* START Data section *
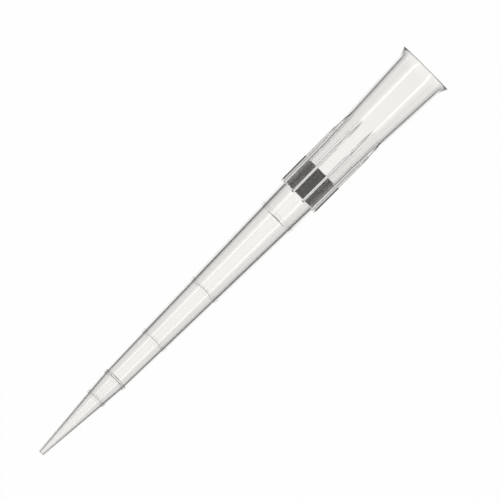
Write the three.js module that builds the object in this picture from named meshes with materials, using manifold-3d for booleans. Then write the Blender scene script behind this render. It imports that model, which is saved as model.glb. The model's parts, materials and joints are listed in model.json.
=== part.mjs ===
// A filter pipette tip for 200 microlitres, lying on a flat surface.
//
// It is two pieces. The tip is one moulding of clear polypropylene: a fine cone that
// holds the first microlitres, a body of slighter taper with raised graduation rings,
// and a ribbed collar whose bore first holds the filter and then takes the pipette's
// nose, ending in a flared rim. The filter is a plug of sintered polyethylene that is
// pushed down the mouth until it seats on a small ledge inside the collar.
//
// Millimetres, +Z up. Stations run along the tip's own axis from the orifice (0) to
// the rim. In the part's frame the rim points to +X and the tip rests on Z = 0.

import * as THREE from 'three';
import { mergeVertices } from 'three/addons/utils/BufferGeometryUtils.js';
import Module from 'manifold-3d';

const wasm = await Module();
wasm.setup();

// ---------------------------------------------------------------- driving dimensions

// stretches of the bore, from the orifice up
const FINE_CONE_LENGTH = 11.15;
const BODY_CONE_LENGTH = 28.95;
const POCKET_LENGTH = 6.4;
const MOUTH_CONE_LENGTH = 12.3;
const LIP_LENGTH = 1.2;

// bore diameters where the stretches meet
const ORIFICE_BORE = 0.5;
const TAPER_CHANGE_BORE = 2.32;
const BODY_TOP_BORE = 3.8;
const POCKET_BORE = 3.95;
const POCKET_TOP_BORE = 4.05;
const MOUTH_BORE = 5.32;
const RIM_BORE = 6.3;

// wall thicknesses at the same places
const ORIFICE_WALL = 0.15;
const TAPER_CHANGE_WALL = 0.24;
const BODY_TOP_WALL = 0.36;
const POCKET_WALL = 0.36;
const MOUTH_WALL = 0.3;
const RIM_WALL = 0.27;

// raised rings that mark volumes, in microlitres, which are also cubic millimetres
const MARKED_VOLUMES = [10, 20, 50, 100, 200];
const RING_WIDTH = 0.4;
const RING_HEIGHT = 0.06;

// ribs around the collar
const RIB_COUNT = 8;
const RIB_CREST = 0.28; // across the crest, the narrowest place
const RIB_DRAFT = 16; // degrees that each side leans towards the other
const RIB_CIRCLE = 5.6; // diameter of the circle that the crests lie on
const RIB_OVERHANG = 0.15; // how far the ribs reach below the filter's seat

// filter
const FILTER_LENGTH = 3.6;
const FILTER_CLEARANCE = 0.04; // to the pocket's wall and to the ledge
const FILTER_CHAMFER = 0.12; // on both ends

// roundness
const SEGMENTS = 40; // around the axis, even, so that flats face up and down
const CURVE_STEPS = 4; // over each ring's crest and along the lip's flare, even

// ---------------------------------------------------------------- stations and radii

const SEAT = FINE_CONE_LENGTH + BODY_CONE_LENGTH;
const POCKET_TOP = SEAT + POCKET_LENGTH;
const MOUTH = POCKET_TOP + MOUTH_CONE_LENGTH;
const RIM = MOUTH + LIP_LENGTH;

const RIM_RADIUS = RIM_BORE / 2 + RIM_WALL;
const RIB_RADIUS = RIB_CIRCLE / 2;
const RIB_START = SEAT - RIB_OVERHANG;
const RIB_PITCH = (2 * Math.PI) / RIB_COUNT;
const RIB_SLOPE = Math.tan(THREE.MathUtils.degToRad(RIB_DRAFT));

// the station of the finished tip's centre of mass
const BALANCE = 38.5;

// a revolved piece's flats lie nearer to the axis than its edges by this factor
const FLAT = Math.cos(Math.PI / SEGMENTS);

// a profile's point: x is the radius, y is the station
const at = (station, radius) => new THREE.Vector2(radius, station);

// corners of the bore and of the outside, from the orifice to the mouth
const bore = [
  at(0, ORIFICE_BORE / 2),
  at(FINE_CONE_LENGTH, TAPER_CHANGE_BORE / 2),
  at(SEAT, BODY_TOP_BORE / 2),
  at(SEAT, POCKET_BORE / 2),
  at(POCKET_TOP, POCKET_TOP_BORE / 2),
  at(MOUTH, MOUTH_BORE / 2),
];
const walls = [
  ORIFICE_WALL,
  TAPER_CHANGE_WALL,
  BODY_TOP_WALL,
  POCKET_WALL,
  POCKET_WALL,
  MOUTH_WALL,
];
const outside = bore.map((corner, i) => at(corner.y, corner.x + walls[i]));

// the radius of a line of corners at a station
function radiusAt(corners, station) {
  const high = Math.max(1, corners.findIndex((corner) => corner.y >= station));
  const [a, b] = [corners[high - 1], corners[high]];
  return THREE.MathUtils.mapLinear(station, a.y, b.y, a.x, b.x);
}

// ---------------------------------------------------------------- graduation rings

const coneVolume = (low, high) =>
  (Math.PI / 3) * (high.y - low.y) * (low.x ** 2 + low.x * high.x + high.x ** 2);

// the station up to which a cone that starts at low and widens to high holds a volume
function fillLevel(low, high, volume) {
  const taper = (high.x - low.x) / (high.y - low.y);
  const radius = Math.cbrt(low.x ** 3 + (3 * taper * volume) / Math.PI);
  return low.y + (radius - low.x) / taper;
}

// each ring stands where the bore below it holds the marked volume
function ringStation(volume) {
  const [orifice, taperChange, bodyTop] = bore;
  const fineVolume = coneVolume(orifice, taperChange);
  return volume < fineVolume
    ? fillLevel(orifice, taperChange, volume)
    : fillLevel(taperChange, bodyTop, volume - fineVolume);
}

const ringStations = MARKED_VOLUMES.map(ringStation).filter(
  (station) => station + RING_WIDTH < RIB_START,
);

// a ring's section is a low round crest that rises from the wall and falls back to it
function ringSection(station) {
  const foot = (y) => at(y, radiusAt(outside, y));
  const peak = at(station, radiusAt(outside, station) + 2 * RING_HEIGHT);
  const [low, high] = [foot(station - RING_WIDTH / 2), foot(station + RING_WIDTH / 2)];
  return new THREE.QuadraticBezierCurve(low, peak, high).getPoints(CURVE_STEPS);
}

// ---------------------------------------------------------------- geometry helpers

// revolves a profile, and turns its axis from +Y to +X with flats facing up and down
function revolve(profile) {
  const geometry = new THREE.LatheGeometry(profile, SEGMENTS, Math.PI / SEGMENTS);
  return geometry.rotateZ(-Math.PI / 2);
}

function toSolid(geometry) {
  geometry.deleteAttribute('normal');
  geometry.deleteAttribute('uv');
  const merged = mergeVertices(geometry, 1e-5);
  return new wasm.Manifold(
    new wasm.Mesh({
      numProp: 3,
      vertProperties: new Float32Array(merged.attributes.position.array),
      triVerts: new Uint32Array(merged.index.array),
    }),
  );
}

function toGeometry(solid) {
  const { vertProperties, triVerts } = solid.getMesh();
  const geometry = new THREE.BufferGeometry();
  geometry.setAttribute('position', new THREE.BufferAttribute(vertProperties, 3));
  geometry.setIndex(new THREE.BufferAttribute(triVerts, 1));
  geometry.computeVertexNormals();
  return geometry;
}

// ---------------------------------------------------------------- tip body

// the lip leaves a cone in the cone's own direction and curves out to the rim
function lipCurve(corners, rimRadius) {
  const mouth = corners.at(-1);
  const bend = MOUTH + LIP_LENGTH / 2;
  const along = mouth.clone().sub(corners.at(-2));
  const control = at(bend, mouth.x + (along.x / along.y) * (bend - MOUTH));
  const curve = new THREE.QuadraticBezierCurve(mouth, control, at(RIM, rimRadius));
  return curve.getPoints(CURVE_STEPS);
}

// up the outside, over the rings and the lip, and down the bore to the orifice
function tipProfile() {
  const covered = (corner) =>
    ringStations.some((station) => Math.abs(corner.y - station) <= RING_WIDTH / 2);
  const rising = [
    ...outside.slice(0, -1).filter((corner) => !covered(corner)),
    ...ringStations.flatMap(ringSection),
  ].sort((a, b) => a.y - b.y);
  return [
    ...rising,
    ...lipCurve(outside, RIM_RADIUS),
    ...lipCurve(bore, RIM_BORE / 2).reverse(),
    ...bore.slice(0, -1).reverse(),
    outside[0],
  ];
}

// half of a rib's thickness at a distance from the axis
const halfRib = (radius) => RIB_CREST / 2 + (RIB_RADIUS - radius) * RIB_SLOPE;

// ribs are buried in the middle of the wall, cut square below, and run out into the
// mouth cone where it has grown past their crests
function ribs() {
  const [pocketTop, mouth] = outside.slice(-2);
  const buried = Math.hypot(RIB_RADIUS, RIB_CREST / 2) / FLAT;
  const runOut = THREE.MathUtils.mapLinear(
    buried, pocketTop.x, mouth.x, pocketTop.y, mouth.y,
  );
  const end = Math.min(runOut, MOUTH);
  const midWall = (station) =>
    new THREE.Vector2(station, (radiusAt(bore, station) + radiusAt(outside, station)) / 2);
  const side = new THREE.Shape([
    midWall(RIB_START),
    midWall(POCKET_TOP),
    midWall(end),
    new THREE.Vector2(end, RIB_RADIUS),
    new THREE.Vector2(RIB_START, RIB_RADIUS),
  ]);
  // straight down lies between two of them, so the tip can rest on both
  return Array.from({ length: RIB_COUNT }, (_, i) => {
    const rib = new THREE.ExtrudeGeometry(side, { depth: 2, bevelEnabled: false });
    rib.translate(0, 0, -1);
    const { position } = rib.attributes;
    for (let v = 0; v < position.count; v++) {
      position.setZ(v, position.getZ(v) * halfRib(position.getY(v)));
    }
    rib.rotateX(-Math.PI / 2 + (i + 0.5) * RIB_PITCH);
    return rib;
  });
}

const polypropylene = new THREE.MeshStandardMaterial({
  color: 0xf1f1ee,
  roughness: 0.15,
  metalness: 0,
  transparent: true,
  opacity: 0.45,
});

const moulding = ribs().reduce(
  (body, rib) => body.add(toSolid(rib)),
  toSolid(revolve(tipProfile())),
);
const tipBody = new THREE.Mesh(toGeometry(moulding), polypropylene);
tipBody.name = 'tip_body';

// ---------------------------------------------------------------- filter plug

// the plug takes the pocket's taper, a clearance inside its wall and above its ledge
function filterProfile() {
  const bottom = SEAT + FILTER_CLEARANCE;
  const top = bottom + FILTER_LENGTH;
  const radius = (station) => radiusAt(bore, station) - FILTER_CLEARANCE;
  return [
    at(bottom, 0),
    at(bottom, radius(bottom) - FILTER_CHAMFER),
    at(bottom + FILTER_CHAMFER, radius(bottom + FILTER_CHAMFER)),
    at(top - FILTER_CHAMFER, radius(top - FILTER_CHAMFER)),
    at(top, radius(top) - FILTER_CHAMFER),
    at(top, 0),
  ];
}

const sinteredPolyethylene = new THREE.MeshStandardMaterial({
  color: 0x5e5e60,
  roughness: 0.95,
  metalness: 0,
});

const filterPlug = new THREE.Mesh(revolve(filterProfile()), sinteredPolyethylene);
filterPlug.name = 'filter_plug';

// ---------------------------------------------------------------- resting on Z = 0

// what can touch the floor: the orifice, the rings, the two lowest ribs' ends and the rim
const ribReach =
  RIB_RADIUS * Math.cos(RIB_PITCH / 2) + (RIB_CREST / 2) * Math.sin(RIB_PITCH / 2);
const supports = [
  at(0, outside[0].x * FLAT),
  ...ringStations.map((y) => at(y, (radiusAt(outside, y) + RING_HEIGHT) * FLAT)),
  at(RIB_START, ribReach),
  at(RIM, RIM_RADIUS * FLAT),
];

// the tip rests on one support on either side of its balance: of all such pairs, the
// pair that reaches lowest there
const depthAtBalance = ([low, high]) =>
  THREE.MathUtils.mapLinear(BALANCE, low.y, high.y, low.x, high.x);
const pairs = supports
  .filter((low) => low.y < BALANCE)
  .flatMap((low) => supports.filter((high) => high.y > BALANCE).map((high) => [low, high]));
const [low, high] = pairs.reduce((best, pair) =>
  depthAtBalance(pair) > depthAtBalance(best) ? pair : best,
);
const restAngle = Math.atan((high.x - low.x) / (high.y - low.y));

// the origin is under the middle of the part's length
const length = RIM * Math.cos(restAngle);
const overlap = (supports.at(-1).x - supports[0].x) * Math.sin(restAngle);

const pipetteTip = new THREE.Group();
pipetteTip.add(tipBody, filterPlug);
pipetteTip.rotation.y = -restAngle;
pipetteTip.position.x = -(length + overlap) / 2;
pipetteTip.position.z = high.x * Math.cos(restAngle) - high.y * Math.sin(restAngle);

export default pipetteTip;
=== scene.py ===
# %% [markdown]
# A filter pipette tip lies on a white table. It is two pieces: a clear polypropylene
# moulding, hollow from end to end, and a grey plug of sintered polyethylene inside it.
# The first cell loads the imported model. Its box is the size that the finished model has
# to keep, so it is measured before anything is added.

import json
import math

import bmesh
import bpy
from mathutils import Matrix, Vector


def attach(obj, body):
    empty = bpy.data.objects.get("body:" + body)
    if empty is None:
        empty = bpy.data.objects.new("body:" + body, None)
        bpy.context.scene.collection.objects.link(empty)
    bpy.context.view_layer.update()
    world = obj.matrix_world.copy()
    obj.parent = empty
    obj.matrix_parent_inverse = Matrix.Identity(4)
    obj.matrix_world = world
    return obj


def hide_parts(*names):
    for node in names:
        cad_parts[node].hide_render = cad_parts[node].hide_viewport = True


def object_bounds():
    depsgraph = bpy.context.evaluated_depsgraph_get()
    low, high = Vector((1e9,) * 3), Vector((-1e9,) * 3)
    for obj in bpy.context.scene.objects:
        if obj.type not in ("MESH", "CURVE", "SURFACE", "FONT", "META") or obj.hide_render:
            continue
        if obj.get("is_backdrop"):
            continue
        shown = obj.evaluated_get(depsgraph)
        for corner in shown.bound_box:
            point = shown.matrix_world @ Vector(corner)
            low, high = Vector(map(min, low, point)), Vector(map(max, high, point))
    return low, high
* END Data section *
### Aim of the task
Write out exactly the lines from the one with "const pipetteTip = new THREE.Group();" through the one with "# moulding, hollow", including both, and no others.

### The reply
const pipetteTip = new THREE.Group();
pipetteTip.add(tipBody, filterPlug);
pipetteTip.rotation.y = -restAngle;
pipetteTip.position.x = -(length + overlap) / 2;
pipetteTip.position.z = high.x * Math.cos(restAngle) - high.y * Math.sin(restAngle);

export default pipetteTip;
=== scene.py ===
# %% [markdown]
# A filter pipette tip lies on a white table. It is two pieces: a clear polypropylene
# moulding, hollow from end to end, and a grey plug of sintered polyethylene inside it.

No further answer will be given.